Exercise →
Only the number is wanted: how many lines of the data contain "True"?

== Rows

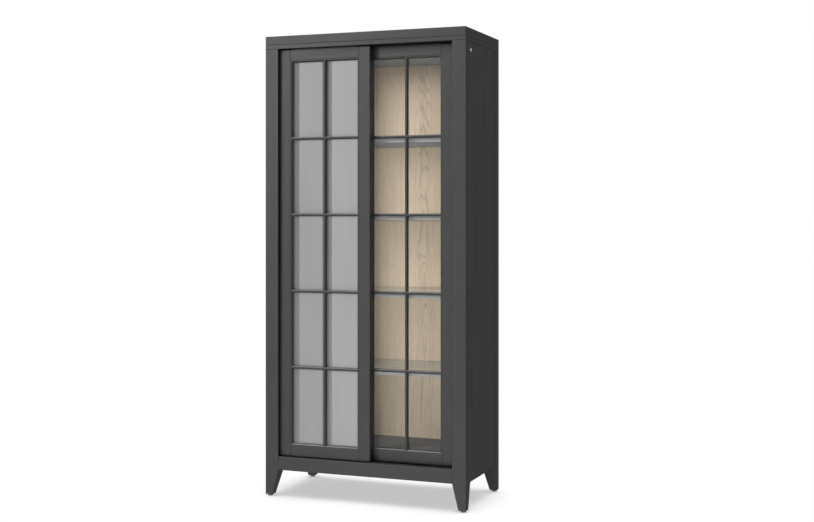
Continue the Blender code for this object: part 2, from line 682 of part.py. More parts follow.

====
== Rows

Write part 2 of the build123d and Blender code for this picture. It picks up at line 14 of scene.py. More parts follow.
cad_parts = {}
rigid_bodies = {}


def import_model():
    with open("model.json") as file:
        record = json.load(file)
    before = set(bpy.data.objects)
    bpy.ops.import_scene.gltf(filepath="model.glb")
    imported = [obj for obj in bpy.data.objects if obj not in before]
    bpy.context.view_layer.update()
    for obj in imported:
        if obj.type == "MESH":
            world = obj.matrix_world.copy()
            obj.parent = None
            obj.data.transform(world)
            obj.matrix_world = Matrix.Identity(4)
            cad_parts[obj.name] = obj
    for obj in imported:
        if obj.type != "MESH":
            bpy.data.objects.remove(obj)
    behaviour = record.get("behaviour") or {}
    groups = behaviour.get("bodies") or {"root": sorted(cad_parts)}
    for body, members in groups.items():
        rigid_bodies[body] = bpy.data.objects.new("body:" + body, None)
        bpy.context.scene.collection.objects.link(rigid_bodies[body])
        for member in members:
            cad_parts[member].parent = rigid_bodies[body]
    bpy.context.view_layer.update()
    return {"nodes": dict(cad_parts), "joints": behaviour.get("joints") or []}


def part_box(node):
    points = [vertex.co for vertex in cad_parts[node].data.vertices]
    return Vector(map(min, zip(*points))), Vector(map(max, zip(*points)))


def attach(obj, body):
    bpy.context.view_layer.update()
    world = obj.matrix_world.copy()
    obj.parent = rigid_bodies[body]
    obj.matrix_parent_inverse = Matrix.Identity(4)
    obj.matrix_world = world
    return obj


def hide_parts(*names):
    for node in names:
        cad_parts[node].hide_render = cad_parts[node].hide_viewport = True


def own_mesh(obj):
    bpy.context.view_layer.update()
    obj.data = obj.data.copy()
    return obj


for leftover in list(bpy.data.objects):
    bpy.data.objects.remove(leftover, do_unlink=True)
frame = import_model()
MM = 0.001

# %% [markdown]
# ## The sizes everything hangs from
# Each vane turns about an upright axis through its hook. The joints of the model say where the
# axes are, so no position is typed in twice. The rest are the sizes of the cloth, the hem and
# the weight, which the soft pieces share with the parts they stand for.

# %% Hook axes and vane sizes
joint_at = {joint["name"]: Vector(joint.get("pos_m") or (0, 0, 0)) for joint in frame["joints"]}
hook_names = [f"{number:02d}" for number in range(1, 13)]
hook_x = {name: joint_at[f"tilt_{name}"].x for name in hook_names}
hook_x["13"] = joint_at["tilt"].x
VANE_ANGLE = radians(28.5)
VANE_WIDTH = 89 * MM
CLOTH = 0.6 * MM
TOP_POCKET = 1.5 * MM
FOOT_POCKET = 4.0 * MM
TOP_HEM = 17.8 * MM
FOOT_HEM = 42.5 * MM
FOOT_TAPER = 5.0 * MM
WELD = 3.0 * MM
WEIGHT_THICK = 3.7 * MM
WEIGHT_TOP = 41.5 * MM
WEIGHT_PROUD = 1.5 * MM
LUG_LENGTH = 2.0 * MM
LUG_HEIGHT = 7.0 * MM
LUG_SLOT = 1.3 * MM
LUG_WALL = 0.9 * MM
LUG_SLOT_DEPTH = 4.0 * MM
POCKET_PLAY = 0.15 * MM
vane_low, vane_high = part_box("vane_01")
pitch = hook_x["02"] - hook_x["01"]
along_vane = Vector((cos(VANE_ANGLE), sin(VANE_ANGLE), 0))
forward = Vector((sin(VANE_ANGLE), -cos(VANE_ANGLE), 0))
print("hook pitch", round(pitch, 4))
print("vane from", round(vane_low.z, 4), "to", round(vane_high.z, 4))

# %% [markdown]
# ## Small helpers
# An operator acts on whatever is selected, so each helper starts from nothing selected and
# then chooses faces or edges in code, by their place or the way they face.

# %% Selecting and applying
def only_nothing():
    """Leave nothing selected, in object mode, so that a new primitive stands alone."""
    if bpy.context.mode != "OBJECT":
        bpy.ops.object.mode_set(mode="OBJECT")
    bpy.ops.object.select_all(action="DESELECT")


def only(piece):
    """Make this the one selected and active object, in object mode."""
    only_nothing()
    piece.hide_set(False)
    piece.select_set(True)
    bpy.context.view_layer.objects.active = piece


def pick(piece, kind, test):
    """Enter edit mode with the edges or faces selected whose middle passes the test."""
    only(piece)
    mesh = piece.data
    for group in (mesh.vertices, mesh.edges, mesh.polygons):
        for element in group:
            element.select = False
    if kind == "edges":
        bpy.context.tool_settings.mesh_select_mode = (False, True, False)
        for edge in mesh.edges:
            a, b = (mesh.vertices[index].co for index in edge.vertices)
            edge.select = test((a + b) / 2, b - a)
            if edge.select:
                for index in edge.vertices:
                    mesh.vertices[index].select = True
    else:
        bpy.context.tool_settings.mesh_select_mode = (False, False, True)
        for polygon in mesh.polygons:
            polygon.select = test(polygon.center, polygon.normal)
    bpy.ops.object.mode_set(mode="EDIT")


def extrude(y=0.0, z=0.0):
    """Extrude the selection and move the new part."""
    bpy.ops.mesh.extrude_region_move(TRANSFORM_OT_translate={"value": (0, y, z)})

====

The output →
6